I would suggest a visit to Amsterdam where this policy is followed and cars drive more slowly.
Mr Tennant shows his true colours by suggesting widening roads. I presume he is of the school that believes more and more roads should be built, the cost of petrol reduced and we should have free parking for all.
I would like to point out to Mr Tennant and his like that a recent report by the AA shows the true cost of motoring has fallen in real terms over the last 20 years.
In fact, for safety, roads should be narrowed and central white lines and signs removed from urban roads, as these have been shown to reduce speed and hence improve road safety. I would like to see the speed limit on urban roads reduced to 20 miles per hour and lower speed limits on all country lanes.
JM Berry, Aughton
So sad
I WAS very sad to read that the red squirrels in Formby are now nearing extinction, and it is feared that the entire pinewoods could be infected with the disease responsible, making repopulation a futile task.

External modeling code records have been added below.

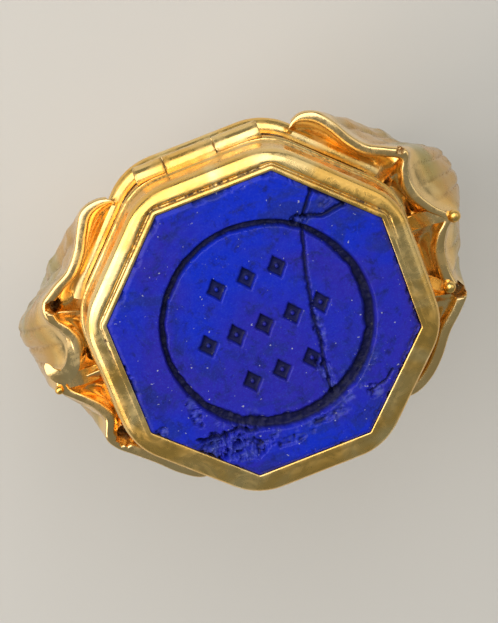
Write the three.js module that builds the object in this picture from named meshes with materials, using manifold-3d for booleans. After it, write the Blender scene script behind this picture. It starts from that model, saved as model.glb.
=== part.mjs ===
// A gold locket signet ring: a hoop with two ruffled leaf shoulders carries an octagonal case.
// The case holds a glazed keepsake compartment under a hinged lid, and the lid carries an
// engraved octagonal lapis seal. Millimetres. The origin is the centre of the finger hole,
// +Y runs along the finger towards the hinge and +Z points out through the seal.
import * as THREE from "three";
import { mergeVertices } from "three/addons/utils/BufferGeometryUtils.js";
import Module from "manifold-3d";

const wasm = await Module();
wasm.setup();

// ---- Driving dimensions ----
const GAP = 0.03; // between neighbouring pieces
const FINGER_R = 9.1; // inside radius of the hoop
const HEAD_TOP = 14.05; // height of the seal's face above the finger hole's centre
const STONE_FLAT = 6.8; // apothem of the octagonal stone
const CORNER_STEPS = 3; // facets on each rounded corner of the octagon
const PI = Math.PI;

// Depths below the seal's face
const STONE_DEPTH = 1.09;
const LEDGE_DEPTH = 1.36; // underside of the ledge that carries the stone
const LID_DEPTH = 2.12;
const CASE_TOP = 2.2;
const CASE_BOTTOM = 4.8;

// Engraving on the seal
const GROOVE = { radius: 4.8, width: 0.55, depth: 0.3 };
const CUT_ROWS = [
  { y: 2.5, xs: [-1.5, 0, 1.5] },
  { y: 0.1, xs: [-2.8, -1.4, 0, 1.4, 2.8] },
  { y: -2.3, xs: [-1.5, 0, 1.5] },
];
const CUT_HALF_WIDTH = 0.38;
const CUT_HALF_LENGTH = 0.48;

// Hinge, along X at the +Y side of the case
const HINGE_Y = 8.1;
const HINGE_DEPTH = 2.84;
const BARREL_R = 0.6;
const PIN_R = 0.22;
const BORE_R = 0.26;
const HINGE_ENDS = [-3.15, 3.05];
const MIDDLE_KNUCKLE = [-1.63, 0.81];

const OUTER_CORNER = 3.2; // corner radius of the head's outer edges

// Hoop
const HOOP_END_DEG = 70; // how far up each side the hoop runs, from the horizontal
const HOOP_BACK = { width: 3.6, thick: 1.25 };
const HOOP_SIDE = { width: 4.3, thick: 1.75 };
const HOOP_FLARE = 1.7; // added to the width where the hoop meets the case

// ---- Materials ----
const metal = (color, roughness) =>
  new THREE.MeshStandardMaterial({ color, roughness, metalness: 1 });
const gold = metal(0xe8b04c, 0.22);
const paleGold = metal(0xe3bd6c, 0.3);
const lapis = new THREE.MeshStandardMaterial({ color: 0x1a2fa8, roughness: 0.35 });
const crystal = new THREE.MeshStandardMaterial({
  color: 0xf2f5f5,
  roughness: 0.04,
  transparent: true,
  opacity: 0.35,
});
const silk = new THREE.MeshStandardMaterial({ color: 0x6b1f2c, roughness: 0.85 });
const cement = new THREE.MeshStandardMaterial({ color: 0x4a3a2c, roughness: 0.9 });

const ring = new THREE.Group();

function add(name, geometry, material) {
  const mesh = new THREE.Mesh(geometry, material);
  mesh.name = name;
  ring.add(mesh);
}

// ---- Solids ----

// A closed solid through loops of points that all have the same length. With around set the last
// loop joins the first, as on a picture frame; otherwise each end is closed by a fan.
function loft(loops, around = false) {
  const count = loops[0].length;
  const points = loops.flat();
  const faces = [];
  const rows = around ? loops.length : loops.length - 1;
  for (let i = 0; i < rows; i++) {
    const low = i * count;
    const high = ((i + 1) % loops.length) * count;
    for (let j = 0; j < count; j++) {
      const next = (j + 1) % count;
      faces.push(low + j, low + next, high + next, low + j, high + next, high + j);
    }
  }
  if (!around) {
    for (const [first, flip] of [[0, true], [(loops.length - 1) * count, false]]) {
      const centre = new THREE.Vector3();
      for (let j = 0; j < count; j++) centre.add(points[first + j]);
      points.push(centre.divideScalar(count));
      for (let j = 0; j < count; j++) {
        const pair = [first + j, first + ((j + 1) % count)];
        faces.push(...(flip ? pair.reverse() : pair), points.length - 1);
      }
    }
  }
  return facingOut(points, faces);
}

function facingOut(points, faces) {
  let volume = 0;
  for (let i = 0; i < faces.length; i += 3) {
    const [a, b, c] = [points[faces[i]], points[faces[i + 1]], points[faces[i + 2]]];
    volume += a.dot(new THREE.Vector3().crossVectors(b, c));
  }
  if (volume < 0) faces.reverse();
  const geometry = new THREE.BufferGeometry().setFromPoints(points);
  geometry.setIndex(faces);
  return geometry;
}

function solid(geometry, nearest = 1e-4) {
  const bare = geometry.clone();
  bare.deleteAttribute("normal");
  bare.deleteAttribute("uv");
  const merged = mergeVertices(bare, nearest);
  return new wasm.Manifold(
    new wasm.Mesh({
      numProp: 3,
      vertProperties: merged.attributes.position.array,
      triVerts: new Uint32Array(merged.index.array),
    }),
  );
}

// The largest faces come first, so that whatever reads the solid meets sound faces before slivers.
function geometryOf(manifold) {
  const mesh = manifold.getMesh();
  const geometry = new THREE.BufferGeometry();
  geometry.setAttribute("position", new THREE.BufferAttribute(mesh.vertProperties, 3));
  const corner = (i) => new THREE.Vector3().fromArray(mesh.vertProperties, 3 * i);
  const triangles = [];
  for (let i = 0; i < mesh.triVerts.length; i += 3) {
    const [a, b, c] = mesh.triVerts.subarray(i, i + 3);
    triangles.push({ at: [a, b, c], area: new THREE.Triangle(...[a, b, c].map(corner)).getArea() });
  }
  triangles.sort((p, q) => q.area - p.area);
  geometry.setIndex(triangles.flatMap(({ at }) => at));
  return geometry;
}

const largest = (made) => made.decompose().sort((a, b) => b.volume() - a.volume())[0];

function cut(geometry, ...tools) {
  return geometryOf(tools.reduce((left, tool) => left.subtract(solid(tool)), solid(geometry)));
}

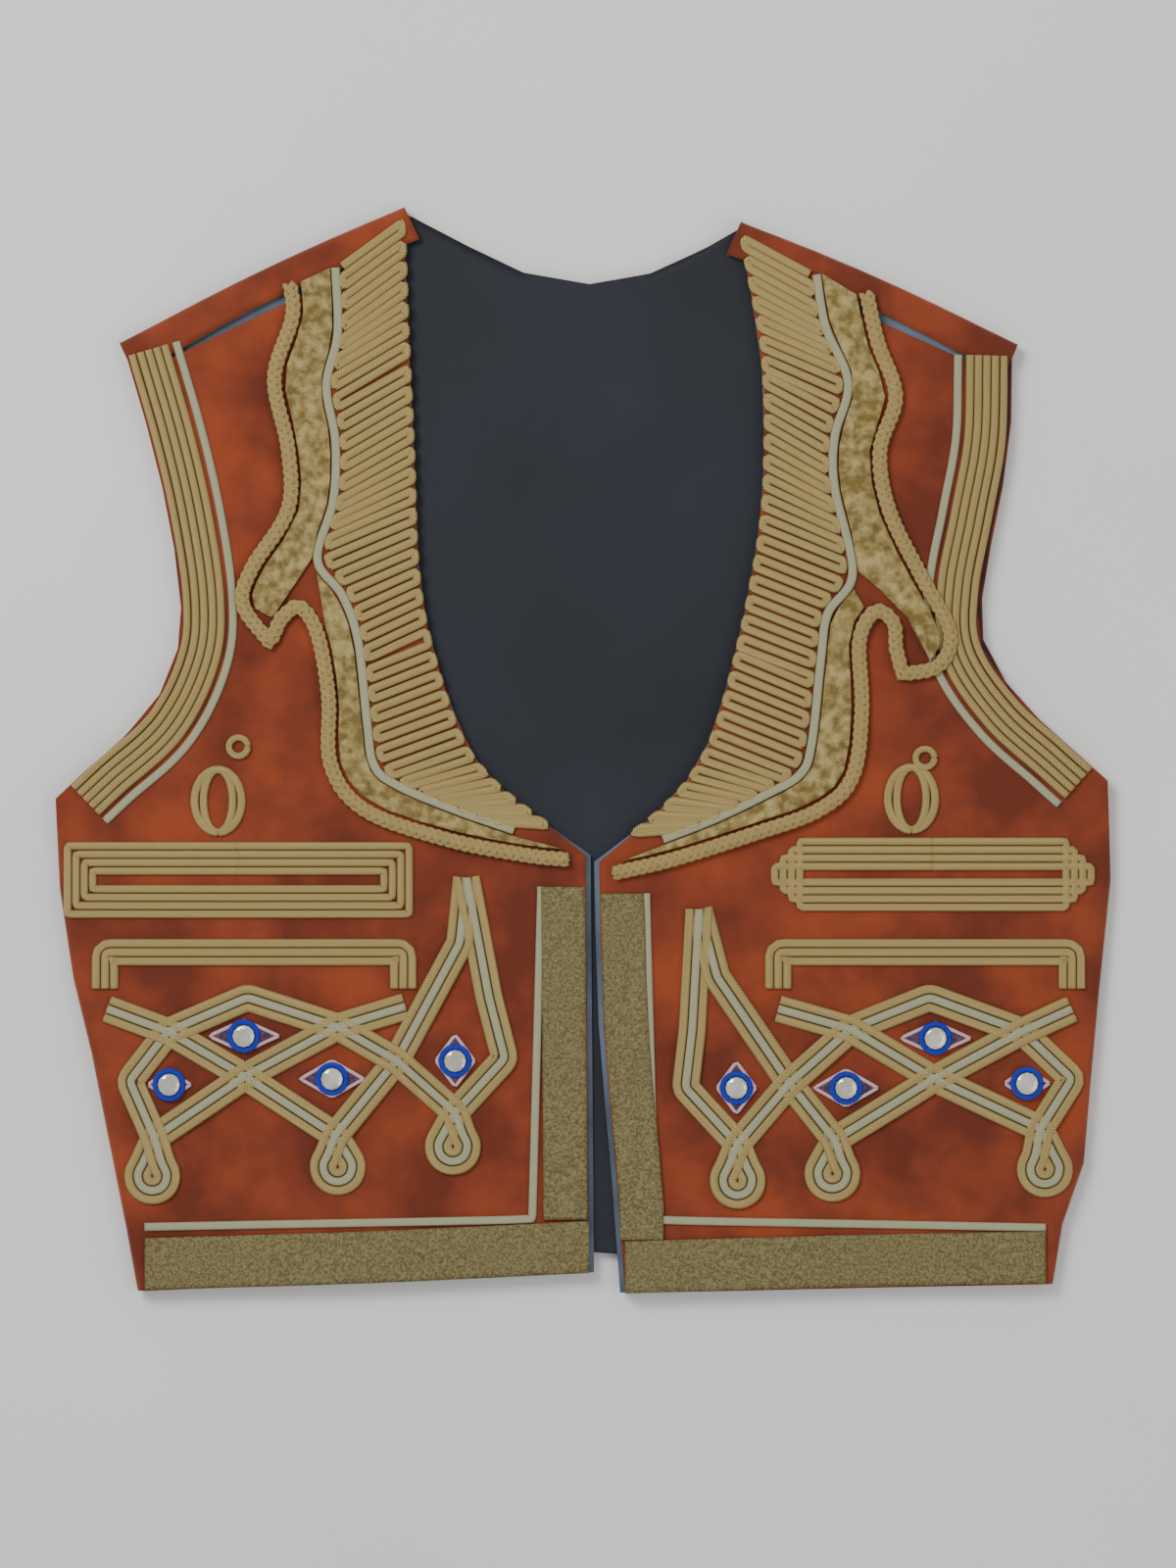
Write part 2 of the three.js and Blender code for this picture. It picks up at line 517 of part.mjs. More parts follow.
// ---- knotwork ---------------------------------------------------------------------------------------------------
const v = ([x, y]) => new THREE.Vector2(x, y);
const run = (points, turn = 9) => filleted(points.map(([x, y]) => [x, y, turn]), 20, 0.75);
// Half of the loop under a foot: down one side of the ring to its lowest point.
function footHalf([x, y], hand) {
  return [90, 50, 10, -30, -60, -90].map((a) => {
    const angle = (a * Math.PI) / 180;
    return [x + hand * FOOT_R * Math.cos(angle), y + FOOT_R * Math.sin(angle)];
  }).slice(1);
}
for (const side of ['r', 'l']) {
  const k = KNOT[side];
  const s = CUT[side].sign;
  const on = onFront(side);
  const runs = [
    [k.start, k.crossOut, k.middle, k.footMid, ...footHalf(k.feet.mid, -s)],
    [...footHalf(k.feet.mid, s).reverse(), k.footMid, k.meet, k.neck, k.tall],
    [k.tall, k.side, k.inPoint, k.footIn, ...footHalf(k.feet.in, s)],
    [...footHalf(k.feet.in, -s).reverse(), k.footIn, k.meet, k.crossIn, k.peak, k.crossOut, k.outPoint, k.footOut,
      ...footHalf(k.feet.out, -s)],
    [...footHalf(k.feet.out, s).reverse(), k.footOut, k.middle, k.crossIn, k.end],
  ];
  const solids = runs.map((points) => ribbon(run(points), TRIPLE - 0.8, LAY, LAY + BRAID_H, on));
  piece(`knotwork_${side}`, 'braid', joined(solids));

  // The long frames: braid laid flat round a slit. Each is two halves joined end to end.
  const { upper, lower } = k;
  const [out, mid, inn] = [upper.x[0], (upper.x[0] + upper.x[1]) / 2, upper.x[1]];
  const half = (a) => run([[mid - 0.5 * Math.sign(a - mid), upper.top], [a, upper.top], [a, upper.low],
    [mid - 0.5 * Math.sign(a - mid), upper.low]], 7);
  const frame = [half(out), half(inn)].map((line) => ribbon(line, 14.5, LAY, LAY + BRAID_H, on));
  piece(`frame_upper_${side}`, 'braid', joined(frame));
  const arch = run([[lower.x[0], lower.foot], [lower.x[0], lower.top], [lower.x[1], lower.top], [lower.x[1], lower.foot]], 8);
  piece(`frame_lower_${side}`, 'braid', ribbon(arch, 12, LAY, LAY + BRAID_H, on));

  // The finial over the upper frame: a pear-shaped loop closed by a small ring.
  const pear = Array.from({ length: 17 }, (_, i) => {
    const a = (i / 16) * 2 * Math.PI - Math.PI / 2;
    return v([k.finial[0] + 9.5 * Math.cos(a), k.finial[1] + 5 + 14 * Math.sin(a)]);
  });
  const pearSolid = sheet([...Array(9)].map((_, i) => {
    const [a, b] = [pear[i], pear[16 - i]];
    return i === 0 || i === 8 ? [a.clone().setX(a.x + 0.5), a.clone().setX(a.x - 0.5)] : [a, b];
  }), LAY, LAY + BRAID_H, on);
  const ring = sheet([...Array(7)].map((_, i) => {
    const a = (i / 6) * Math.PI - Math.PI / 2;
    const half2 = Math.max(0.5, 6 * Math.cos(a));
    return [v([k.ring[0] + half2, k.ring[1] + 7 * Math.sin(a)]), v([k.ring[0] - half2, k.ring[1] + 7 * Math.sin(a)])];
  }), LAY, LAY + BRAID_H, on);
  const bridge = ribbon([v(k.finial), v(k.ring)], 5, LAY, LAY + BRAID_H, on);
  piece(`finial_${side}`, 'braid', joined([pearSolid, ring, bridge]));

  // Cloth diamonds in the knot's openings, each with a round mirror in a stitched rim.
  k.diamonds.forEach(([x, y, w, h], i) => {
    const corners = [[w, 0], [0, h], [-w, 0], [0, -h]].map(([a, b]) => v([x + a, y + b]));
    const rows = [[corners[1].clone().setX(x - 0.8), corners[1].clone().setX(x + 0.8)], [corners[2], corners[0]],
      [corners[3].clone().setX(x - 0.8), corners[3].clone().setX(x + 0.8)]];
    piece(`diamond_${i + 1}_${side}`, 'patch', sheet(rows, LAY, LAY + PATCH_H, on));
    const base = on(x, y, LAY + PATCH_H + LAY);
    const rim = new THREE.Shape();
    rim.absarc(0, 0, MIRROR_R + RIM_W, 0, 2 * Math.PI, false);
    const hole = new THREE.Path();
    hole.absarc(0, 0, MIRROR_R, 0, 2 * Math.PI, true);
    rim.holes.push(hole);
    const rimSolid = new THREE.ExtrudeGeometry(rim, { depth: STUD_H + 0.4, bevelEnabled: false, curveSegments: 6 });
    rimSolid.translate(base[0], base[1], base[2] + 0.1);
    piece(`mirror_rim_${i + 1}_${side}`, 'rim', rimSolid);
    const glass = new THREE.CylinderGeometry(MIRROR_R - GAP, MIRROR_R - GAP, STUD_H, 12);
    glass.rotateX(Math.PI / 2);
    glass.translate(base[0], base[1], base[2] + 0.1 + STUD_H / 2);
    piece(`mirror_${i + 1}_${side}`, 'mirror', glass);
  });
}

export default vest;
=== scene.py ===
"""Embroidered folk vest, laid flat: rust velvet, dark lining, gold braid. Metres in the shared frame."""

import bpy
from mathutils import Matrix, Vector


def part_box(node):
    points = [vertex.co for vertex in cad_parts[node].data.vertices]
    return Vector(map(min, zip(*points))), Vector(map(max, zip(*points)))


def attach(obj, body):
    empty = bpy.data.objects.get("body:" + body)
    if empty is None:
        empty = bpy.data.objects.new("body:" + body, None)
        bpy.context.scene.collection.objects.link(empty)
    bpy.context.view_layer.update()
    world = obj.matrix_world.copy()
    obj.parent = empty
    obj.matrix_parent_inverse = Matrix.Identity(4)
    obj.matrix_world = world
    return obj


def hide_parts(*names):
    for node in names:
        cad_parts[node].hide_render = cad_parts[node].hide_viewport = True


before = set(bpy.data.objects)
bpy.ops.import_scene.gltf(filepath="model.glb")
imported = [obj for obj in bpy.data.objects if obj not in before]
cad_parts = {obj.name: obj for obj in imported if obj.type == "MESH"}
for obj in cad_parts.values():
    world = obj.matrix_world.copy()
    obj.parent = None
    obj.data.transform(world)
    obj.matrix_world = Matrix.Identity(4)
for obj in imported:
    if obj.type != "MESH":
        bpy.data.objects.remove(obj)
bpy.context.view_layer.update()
import math

import bmesh
import bpy
import numpy as np
from mathutils import Vector

MM = 0.001
MIDDLE_Z = 0.0050  # the folds' axis
FACE_Z = 0.0087  # the front velvet's face
ARCH_FOOT = -104  # where the lower frame's ends stop, in millimetres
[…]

If it is the last of them we see at Formby, and I sincerely hope it isn’t, will the National Trust try to establish another colony of them in the North West?
You see grey squirrels everywhere, but there is something about the reds with their delicacy and interesting colour, which has always captivated me, and to see them go completely would be a great shame, to say nothing of the cost to local tourism.
We need to hear more of their plans to remedy this sad situation.
Hilda Rudge, Formby
Work for the city
ONCE again, Liverpool’s politicians seem engaged in tit-for- tat infighting which makes the city the laughing stock of local authorities around the country.
Why can’t the city’s elected leaders do what they are elected to do? They have been elected to promote the city’s well-being, and do all possible for the betterment of its citizens.
Every time Liverpool seems to be advancing, and its reputation enhanced, the carryings-on of a few irresponsible elected people rob the city of its respectability, rendering worthless so much hard work and past advances.
While Liverpool navel gazes, others will once again take advantage!
Craig Earley, Kirkby
No butts
ON A recent visit to School Lane, I was appalled at the amount of discarded cigarette butts on the pavements.
People are smoking at the rear of the shops and offices and not a litter bin in site. The city council needs to put a receptacle in situ, or have the street cleaned more regularly.